Some believe the assault on the Red Mosque shows a turnabout, with the government acknowledging that extremism has gotten out of hand. "There is a realization that monsters develop ideas of their own," says Najmuddin Shaikh, a former foreign secretary of Pakistan.
Others suggest that there could be more pragmatic motivations, like self-preservation. "It is to [Musharraf's] advantage to be viewed as taking a stand against extremism," says Seth Jones, a terrorism expert at Rand Corp., a research group in Washington. "There may be a political intent in doing this."
Yet the need for continued action is pressing, say Dr. Jones and others. Since Muslim extremists were rousted from Afghanistan in 2001, Pakistan's border areas – once loosely governed by a patchwork of tribes – have become a breeding-ground for global terrorism.
"[Intelligence agencies] and the Army are not able to control militants in that area," says Jones. "It is no longer a tribal area; it is a religious extremist area."
There are signs that tribal leaders are trying to fight back. Last week, tribesmen living in restive North Waziristan revolted against a local Taliban commander, Maulana Alim Khan, and killed his six fighters when they tried to kidnap an Army officer. But for the moment, the momentum is in the opposite direction.
Indeed, news of the mosque raid prompted violent protests in such remote regions. Militants and students from madrassahs burned and looted the offices of the French Red Cross and Care International in one district of Northwest Frontier Province on Tuesday. Army and paramilitary troops had to be called to stabilize the situation.

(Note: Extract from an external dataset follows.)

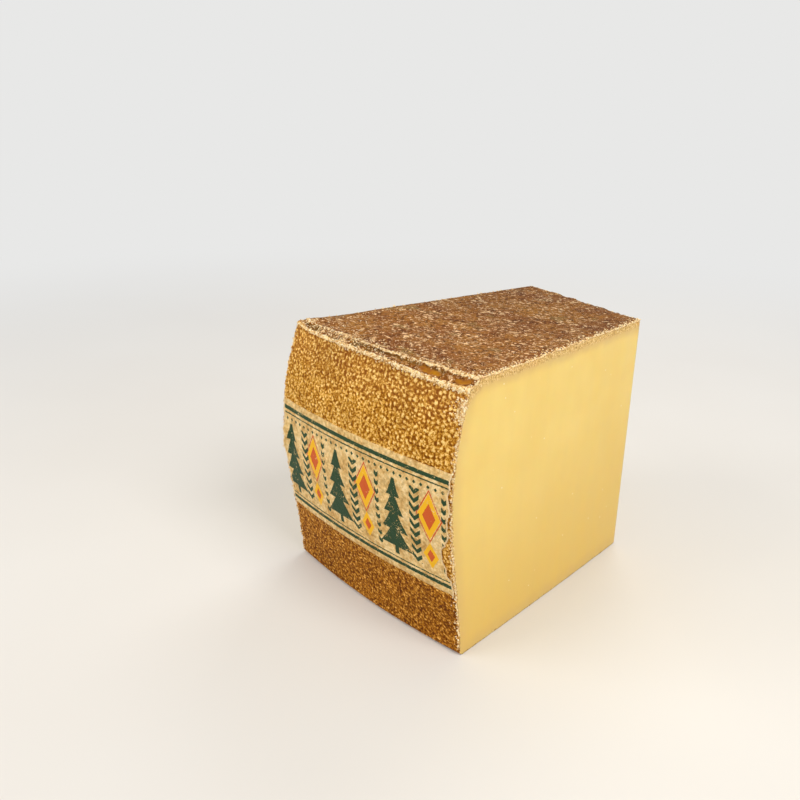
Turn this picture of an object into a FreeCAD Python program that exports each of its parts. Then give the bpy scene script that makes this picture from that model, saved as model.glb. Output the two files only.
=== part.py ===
"""A block of Comte cut from a pressed wheel, with the label band of the wheel's heel still on it.

Two solids: the cheese, which is the wheel's own turned form inside four knife cuts, and the thin
label pressed round the heel, whose two ends were torn when the wheel was cut.
Millimetres.  The wheel is modelled about its own axis with the heel facing -Y, and at the end both
solids move so that the origin lies under the middle of the block, on the face it rests on.
"""

import FreeCAD
import Part
import math
import os

from FreeCAD import Vector

# The wheel that the block comes from.
WHEEL_RADIUS = 340.0
WHEEL_HEIGHT = 100.0
HEEL_BULGE = 7.6  # how far the heel swells past the rims
HEEL_BULGE_SKEW = 1.45  # 1 puts the fullest height half way up, more moves it higher
HEEL_STATIONS = 11
BOTTOM_RIM_ROUND = 2.0

# The shoulder, where the pressing hoop left a hollow behind the wheel's upper edge.
SHOULDER_DROP_LEFT = 1.1
SHOULDER_DROP_RIGHT = 2.7
SHOULDER_DEEPENS_FROM = 0.55  # the drop grows between these shares of the heel's width
SHOULDER_DEEPENS_TO = 0.9
SHOULDER_WIDTH_LEFT = 3.2
SHOULDER_WIDTH_RIGHT = 4.0
SHOULDER_HOLLOW = 0.4  # sag of the shoulder's section below a straight line
SHOULDER_STATIONS = 11

# The cuts, seen from above: two that run inwards from the heel and one across the back.
HEEL_CHORD = 91.6  # from side cut to side cut at the rims, before the bow
LEFT_CUT_LENGTH = 124.0
RIGHT_CUT_LENGTH = 109.0
LEFT_CUT_ANGLE = 5.4  # degrees inwards from square to the heel
RIGHT_CUT_ANGLE = 6.1
CUT_BOW = 0.6  # a wire bends a little in the paste, which leaves each cut face slightly full

# The label band.
LABEL_THICKNESS = 0.4
LABEL_BOTTOM = 25.3
LABEL_TOP = 71.0
LABEL_INSET = 0.3  # least distance from a side cut, before its bow, to the label's end
TEAR_STATIONS = 25
TEAR_ROUGHNESS = 0.9
LEFT_BITE_DEPTH = 1.6
LEFT_BITE_HEIGHT = 60.0
RIGHT_BITE_DEPTH = 3.6
RIGHT_BITE_HEIGHT = 40.0
BITE_REACH = 6.5  # half height of the part of an end that a bite takes

OVERSHOOT = 12.0  # how far cutting tools run past what they cut


def heel_radius(height):
    """The wheel's radius at a height on its heel."""
    share = min(max(height / WHEEL_HEIGHT, 0.0), 1.0)
    return WHEEL_RADIUS + HEEL_BULGE * math.sin(math.pi * share**HEEL_BULGE_SKEW)


def heel_normal(height):
    """The heel's outward direction at a height, as its radial and upright parts."""
    step = 0.01 * WHEEL_HEIGHT
    low = max(height - step, 0.0)
    high = min(height + step, WHEEL_HEIGHT)
    slope = (heel_radius(high) - heel_radius(low)) / (high - low)
    length = math.hypot(1.0, slope)
    return 1.0 / length, -slope / length


def heel_curve(grown):
    """The heel's section from bottom to top in the XZ plane, moved out by a distance."""
    points = []
    for station in range(HEEL_STATIONS):
        height = WHEEL_HEIGHT * station / (HEEL_STATIONS - 1)
        outward, upward = heel_normal(height)
        points.append(Vector(heel_radius(height) + grown * outward, 0, height + grown * upward))
    curve = Part.BSplineCurve()
    curve.interpolate(points)
    return curve.toShape()


def turned(section):
    """A section in the XZ plane, turned once round the wheel's axis."""
    return section.revolve(Vector(0, 0, 0), Vector(0, 0, 1), 360)


def wheel_body(grown=0.0):
    """The whole pressed wheel, or one whose heel stands out further by a distance."""
    heel = heel_curve(grown)
    bottom = heel.Vertexes[0].Point
    top = heel.Vertexes[-1].Point
    outline = Part.Wire(
        [
            Part.makeLine(Vector(0, 0, bottom.z), bottom),
            heel,
            Part.makeLine(top, Vector(0, 0, top.z)),
            Part.makeLine(Vector(0, 0, top.z), Vector(0, 0, bottom.z)),
        ]
    )
    return turned(Part.Face(outline))


def bottom_rim_tool():
    """What the rounding of the lower rim takes away: a corner with its arc left out."""
    size = BOTTOM_RIM_ROUND
    rim = WHEEL_RADIUS
    start = Vector(rim - size, 0, 0)
    end = Vector(heel_radius(size), 0, size)
    middle = Vector(rim - size * (1 - math.sqrt(0.5)), 0, size * (1 - math.sqrt(0.5)))
    outline = Part.Wire(
        [
            Part.Arc(start, middle, end).toShape(),
            Part.makeLine(end, Vector(rim + OVERSHOOT, 0, size)),
            Part.makeLine(Vector(rim + OVERSHOOT, 0, size), Vector(rim + OVERSHOOT, 0, -OVERSHOOT)),
            Part.makeLine(Vector(rim + OVERSHOOT, 0, -OVERSHOOT), Vector(rim - size, 0, -OVERSHOOT)),
            Part.makeLine(Vector(rim - size, 0, -OVERSHOOT), start),
        ]
    )
    return turned(Part.Face(outline))


def between(left, right, share):
    """A value on the way from the left end of the heel, at 0, to the right end, at 1."""
    return left + (right - left) * share


def heel_half_angle():
    """Half the angle that the heel's chord spans at the wheel's axis, in radians."""
    return math.asin(HEEL_CHORD / 2 / WHEEL_RADIUS)


def shoulder_drop(share):
    """How far the heel's upper edge lies below the top at that share of the heel."""
    grown = (share - SHOULDER_DEEPENS_FROM) / (SHOULDER_DEEPENS_TO - SHOULDER_DEEPENS_FROM)
    grown = min(max(grown, 0.0), 1.0)
    return between(SHOULDER_DROP_LEFT, SHOULDER_DROP_RIGHT, grown * grown * (3 - 2 * grown))


def shoulder_section(share):
    """One section of the shoulder tool, standing on the wheel's radius at that share of the heel."""
    drop = shoulder_drop(share)
    width = between(SHOULDER_WIDTH_LEFT, SHOULDER_WIDTH_RIGHT, share)
    inner = Vector(WHEEL_RADIUS - width, 0, WHEEL_HEIGHT)
    outer = Vector(heel_radius(WHEEL_HEIGHT - drop), 0, WHEEL_HEIGHT - drop)
    along = outer - inner
    hollow = Vector(along.z, 0, -along.x).normalize() * SHOULDER_HOLLOW
    corners = [
        outer,
        Vector(WHEEL_RADIUS + HEEL_BULGE + OVERSHOOT, 0, outer.z),
        Vector(WHEEL_RADIUS + HEEL_BULGE + OVERSHOOT, 0, WHEEL_HEIGHT + OVERSHOOT),
        Vector(inner.x, 0, WHEEL_HEIGHT + OVERSHOOT),
        inner,
    ]
    edges = [Part.Arc(inner, (inner + outer) * 0.5 + hollow, outer).toShape()]
    edges += [Part.makeLine(corners[i], corners[i + 1]) for i in range(len(corners) - 1)]
    section = Part.Wire(edges)
    turn = -90.0 + math.degrees(between(-heel_half_angle(), heel_half_angle(), share))
    section.rotate(Vector(0, 0, 0), Vector(0, 0, 1), turn)
    return section


def shoulder_tool():
    """What the hoop pressed in: a lofted ring piece whose section grows from left to right."""
    reach = OVERSHOOT / HEEL_CHORD
    shares = [
        between(-reach, 1 + reach, station / (SHOULDER_STATIONS - 1))
        for station in range(SHOULDER_STATIONS)
    ]
    return Part.makeLoft([shoulder_section(share) for share in shares], True, False)


def heel_end(side):
    """Where a cut meets the rim: side -1 is the left end of the heel and 1 the right end."""
    return Vector(side * HEEL_CHORD / 2, -math.sqrt(WHEEL_RADIUS**2 - (HEEL_CHORD / 2) ** 2), 0)


def cut_direction(side):
    """The way that a side cut runs from the heel into the wheel."""
    angle = math.radians(LEFT_CUT_ANGLE if side < 0 else RIGHT_CUT_ANGLE)
    return Vector(-side * math.sin(angle), math.cos(angle), 0)


def bowed(start, end):
    """A cut seen from above, full by the bow on the right of the way from start to end."""
    along = end - start
    outward = Vector(along.y, -along.x, 0).normalize()
    return Part.Arc(start, (start + end) * 0.5 + outward * CUT_BOW, end).toShape()


def cut_prism():
    """All that lies inside the knife cuts, open past the heel."""
    left_back = heel_end(-1) + cut_direction(-1) * LEFT_CUT_LENGTH
    right_back = heel_end(1) + cut_direction(1) * RIGHT_CUT_LENGTH
    reach = HEEL_BULGE + OVERSHOOT
    left_front = heel_end(-1) - cut_direction(-1) * reach
    right_front = heel_end(1) - cut_direction(1) * reach
    outline = Part.Wire(
        [
            Part.makeLine(left_front, right_front),
            bowed(right_front, right_back),
            bowed(right_back, left_back),
            bowed(left_back, left_front),
        ]
    )
    prism = Part.Face(outline).extrude(Vector(0, 0, WHEEL_HEIGHT + 2 * OVERSHOOT))
    prism.translate(Vector(0, 0, -OVERSHOOT))
    return prism


def cheese_block():
    """The cheese itself, rind and paste in one piece."""
    block = wheel_body().common(cut_prism())
    return block.cut(bottom_rim_tool()).cut(shoulder_tool())


def tear(height, side):
    """How far in from its cut the label's torn end lies at a height."""
    bite_height = LEFT_BITE_HEIGHT if side < 0 else RIGHT_BITE_HEIGHT
    bite_depth = LEFT_BITE_DEPTH if side < 0 else RIGHT_BITE_DEPTH
    rough = 0.5 + 0.3 * math.sin(0.61 * height + side) + 0.2 * math.sin(1.43 * height - 2 * side)
    bite = math.exp(-(((height - bite_height) / BITE_REACH) ** 2))
    return LABEL_INSET + TEAR_ROUGHNESS * rough + bite_depth * bite


def label_end(side):
    """The torn end of the label in the front view, from its bottom to its top."""
    points = []
    for station in range(TEAR_STATIONS):
        height = between(LABEL_BOTTOM, LABEL_TOP, station / (TEAR_STATIONS - 1))
        cut_x = (heel_end(side) - cut_direction(side) * (heel_radius(height) - WHEEL_RADIUS)).x
        points.append(Vector(cut_x - side * tear(height, side), 0, height))
    curve = Part.BSplineCurve()
    curve.interpolate(points)
    return curve.toShape()


def label_band():
    """The label: a skin of even thickness on the heel, between its edges and its torn ends."""
    left = label_end(-1)
    right = label_end(1)
    outline = Part.Wire(
        [
            Part.makeLine(left.Vertexes[0].Point, right.Vertexes[0].Point),
            right,
            Part.makeLine(right.Vertexes[-1].Point, left.Vertexes[-1].Point),
            left,
        ]
    )
    window = Part.Face(outline).extrude(Vector(0, -(WHEEL_RADIUS + HEEL_BULGE + OVERSHOOT), 0))
    return window.common(wheel_body(LABEL_THICKNESS)).cut(wheel_body())


def export(shapes):
    """Moves all solids together over the origin and writes each to its own file."""
    box = Part.makeCompound(list(shapes.values())).optimalBoundingBox(True)
    shift = Vector(-box.Center.x, -box.Center.y, -box.ZMin)
    os.makedirs("parts", exist_ok=True)
    for name, shape in shapes.items():
        placed = Part.makeCompound(shape.Solids)
        placed.translate(shift)
        placed.exportStep(os.path.join("parts", name + ".step"))
        print(name, "solids", len(shape.Solids), "volume_cm3", round(shape.Volume / 1000, 3))
    print("size", round(box.XLength, 2), round(box.YLength, 2), round(box.ZLength, 2))


export({"cheese_block": cheese_block(), "heel_label": label_band()})
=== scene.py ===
"""The looks of a block of pressed cheese with its heel label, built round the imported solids.

The rind is one sheet: it runs under the block, up round the heel, over the shoulder and back over
the top.  Three cut faces close it, so the cheese is one closed body.  Places on the sheet are
(across, along): across from the left cut to the right cut, along from the back of the underside
to the back of the top.  Lengths are in millimetres up to the point where a mesh is made.
"""

import math
from functools import partial, reduce
from itertools import combinations

import bpy
import numpy as np
from mathutils import Euler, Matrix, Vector
from mathutils.geometry import delaunay_2d_cdt


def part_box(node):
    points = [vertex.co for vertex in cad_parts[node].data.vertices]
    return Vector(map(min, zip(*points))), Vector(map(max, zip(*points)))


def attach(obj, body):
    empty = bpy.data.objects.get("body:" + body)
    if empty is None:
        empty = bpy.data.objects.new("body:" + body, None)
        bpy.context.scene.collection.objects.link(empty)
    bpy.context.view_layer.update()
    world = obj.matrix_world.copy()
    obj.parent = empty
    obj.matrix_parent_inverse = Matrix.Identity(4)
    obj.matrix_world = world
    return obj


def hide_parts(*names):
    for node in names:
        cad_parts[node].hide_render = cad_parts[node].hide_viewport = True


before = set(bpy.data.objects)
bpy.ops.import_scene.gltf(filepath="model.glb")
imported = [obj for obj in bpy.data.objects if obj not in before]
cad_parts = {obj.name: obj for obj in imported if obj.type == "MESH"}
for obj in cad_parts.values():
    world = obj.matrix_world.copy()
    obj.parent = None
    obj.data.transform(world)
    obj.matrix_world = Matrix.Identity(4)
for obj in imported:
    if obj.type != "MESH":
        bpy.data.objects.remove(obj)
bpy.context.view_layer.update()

MM = 0.001

# The wheel that the block was cut from, and its knife cuts, with the sizes that the solids have.
WHEEL_RADIUS = 340.0
WHEEL_HEIGHT = 100.0
HEEL_BULGE = 7.6
HEEL_BULGE_SKEW = 1.45
BOTTOM_RIM_ROUND = 2.0
SHOULDER_DROP = (1.1, 2.7)  # at the left end of the heel and at the right end
SHOULDER_DEEPENS = (0.55, 0.9)  # the shares of the heel between which the drop grows
SHOULDER_WIDTH = (3.2, 4.0)
SHOULDER_HOLLOW = 0.4
HEEL_CHORD = 91.6
CUT_LENGTH = {-1: 124.0, 1: 109.0}  # side -1 is the left cut and 1 the right cut
CUT_ANGLE = {-1: math.radians(5.4), 1: math.radians(6.1)}
CUT_BOW = 0.6
CUT_REACH = 19.6  # how far in front of the rim a cut's bow begins

# The shoulder closes up to the top over the last share of the heel before the left cut.
CORNER_SHARE = 0.1
CORNER_CLOSED = 0.85

# The label.
LABEL_THICKNESS = 0.4
LABEL_BOTTOM = 25.3
LABEL_TOP = 71.0
LABEL_INSET = 0.3
TEAR_ROUGHNESS = 0.9
BITE_DEPTH = {-1: 1.6, 1: 3.6}
BITE_HEIGHT = {-1: 60.0, 1: 40.0}
BITE_REACH = 6.5

# The rind sheet: where each stretch begins, counted along the sheet from the back of the underside.
SHEET_WIDTH = 92.0
RIM_START = 114.0
HEEL_START = RIM_START + 3.1
SHOULDER_START = HEEL_START + 98.0
TOP_START = SHOULDER_START + 4.6
SHEET_END = TOP_START + 112.0


# ---------------------------------------------------------------- noise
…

In Peshawar, there are those with their doubts about the government's intentions, too. "Musharraf is doing all this to please the Americans," says Muhammad Arshad, a graduate from a religious seminary. "He is killing fellow Muslims to earn dollars."
But most seem to feel that the leaders of the mosque had refused reasonable negotiations and that the government's actions, though unfortunate, were necessary.
Says Nasima Jahan on her way to work: "When the talks failed, and the clerics showed no flexibility, there was no other option for the government but to act."